The crysolite that doth resist
Thirst, proved never failing,
The purple-coloured amethyst
'Gainst strength of wine prevailing;"

it being the outcome of a metamorphosed nymph successful in resisting the seductions of Bacchus, whose purple grapes, observe, are reflected in the gem.

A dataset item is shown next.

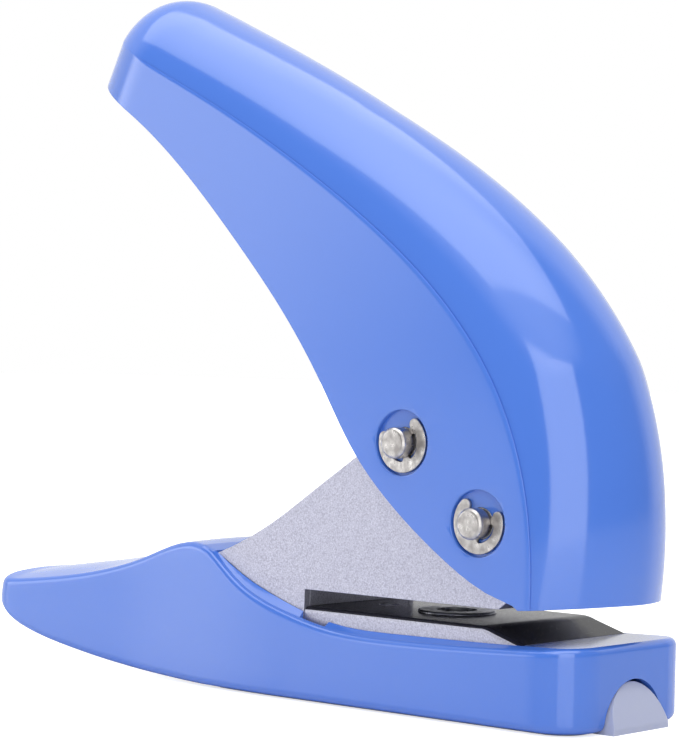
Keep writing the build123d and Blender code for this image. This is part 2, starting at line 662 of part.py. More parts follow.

"The verdant gay green smaragdus,
Most sovereign over passion.
The sardonix, approved by us
To master incantation.
Then that celestial colour'd stone
The saphyr, heavenly wholly,
Which worn, there weariness is none,
And cureth melancholy."

It was perhaps in mercy to his muse, if we can suspect Drayton of such tenderness, that he forbore to dwell on the mystic attributes of lazulus, jaspis (sic), onyx, topaz, beryl, opal, pearls and agate,[1] which he enumerates as being worthy to adorn a priceless shrine to Apollo; its

"base is the carnelian,
Strong bleeding often stopping;"

and there, too, should be found the turquoise[2] or

  1. Onyx and cornelian are, strictly speaking, agates.
  2. As "true as turquoise" is an expression in Ben Jonson's Sejanus, act i. In reference to this passage Gifford quotes Swan's Speculum Mundi:—"Turcois is a compassionate stone: if the wearer of it be not well it changeth colour and looketh pale and dim, but encreaseth to his perfectnesse as the wearer recovereth to his health."